Now if you centered some cool anchoring institutions in these noncentral places like Columbia Heights, e.g., tech and other business incubators, a 3-D printing operation, operations like the 3rd Ward in Brooklyn and Philadelphia, etc., maybe that's a way to make them become in-demand.
In terms of best practices, I would nominate Zurich as a model for the District.
In terms of clustering, yes. Applying it to DC you've got the problem of prestige (DC jobs tend to more prestige focused than other cities, notice the heavy emphasis on lobby space) and also GSA and their limits.
But I don't see why CH can't be as "back office" as Rosslyn was. Navy yard is another example.
Larger point I'm trying to make -- compared to the R-B corridor most of DC outside of downtown is deserted during the day.
... wrt your last point, yes. Why do you think that is? The college helps, so does the fact that there is a lot of residential there.
rg -- I thought about that but decided mostly to stick with North American examples.
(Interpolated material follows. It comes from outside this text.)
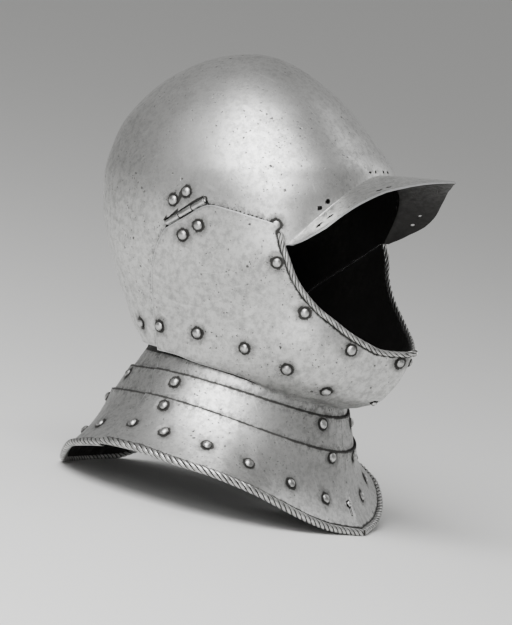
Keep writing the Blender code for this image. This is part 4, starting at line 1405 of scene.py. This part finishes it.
def chin_catch():
    """Place and direction of the stud at the bottom of the chin, on the right half."""
    foot = head_point(*CHIN_CATCH, 1, CHEEK_OUT)
    return foot, (head_point(*CHIN_CATCH, 1, CHEEK_OUT + PROBE) - foot).normalized()


def gorget_catch():
    """Place and direction of the stud low on the gorget, on the right half."""
    foot = collar_point(*GORGET_CATCH, 1, 0.0)
    return foot, (collar_point(*GORGET_CATCH, 1, PROBE) - foot).normalized()


def keyhole(name, catch):
    """Cutter for the round hole that a stud comes through and the slot below it."""
    foot, along = catch
    cutter = drill(name, [(foot, along, KEYHOLE_RADIUS)])
    down = Vector((0.0, 0.0, -1.0))
    down = (down - along * down.dot(along)).normalized()
    turn = Matrix((along.cross(down), down, along)).transposed().to_4x4()
    middle = foot + down * (KEYHOLE_SLOT[1] / 2 + 0.4 * MM)
    return [cutter, block_cutter(name + "_slot", middle, KEYHOLE_SLOT, turn)]


class BURGONET_OT_cheeks(bpy.types.Operator):
    """Two cheek-pieces that meet at the chin, each with a rope along the face-opening"""
    bl_idname = "burgonet.cheeks"
    bl_label = "Cheek-pieces"

    def execute(self, context):
        sizes, _, _ = settings()
        steel = aged_steel("aged_cheek", CHEEK_TONE, FACE_ROPE_RADIUS)
        start = ROPE_START / ROPE_COLUMNS
        for side, label in ((1, "right"), (-1, "left")):
            body = label + "_cheek"
            line = [cheek_place(start + (1 - start) * i / LINE_PARTS, 0.0, side,
                                CHEEK_OUT + FACE_ROPE_STAND) for i in range(LINE_PARTS + 1)]
            line = [point for point in line if point.x * side < -GAP / 2]
            cutters = keyhole("chin_keyhole", chin_catch()) if side == 1 else []
            plate = make_plate("cheek_plate_" + label, cheek_rows(side, CHEEK_OUT, *CHEEK_GRID),
                               Vector((0.0, 0.0, level(0.7))), steel,
                               feet(head_rivets(True, side)), line, cutters=cutters,
                               middle_side=side)
            keep_piece(plate, body, ["cheek_" + label])
            rope = make_rope("face_rope_" + label, line, sizes.face_rope, rope_steel())
            keep_piece(rope, body)
        return {"FINISHED"}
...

My understanding is that Melbourne would be a good comparison too. I've never been to Australia though, nor Zurich.
That makes sense. I have never been to Melbourne, but would love to visit. Its streetcar system is fantastic and I understand it is an otherwise wonderful city. I have been to Zurich and was amazed at the coverage and efficiency of its streetcar network. I think it is generally about the same scale as DC.
Not sure if the 11:55 comment was directed at me, but I think R-B is busier during the day because office buildings are spread out along the entire corridor.
(it doesn't explain why lunch options are so bad, though)
between shaw, U st, and columbia heights, for instance, the number of gainfully employed people during the day is incredibly small.
Also, the growth of flex office space is tremendous right now.
RL-
Fab Foto from 1937--talk about evidence of incompetence!! Nothing has changed in 75 years. In fact, it's gotten worse.
It's time for the feds and DC to stop the game-playing and giveaways and develop housing in DC for their workers so they can stop commuting from MD and VA and become DC residents.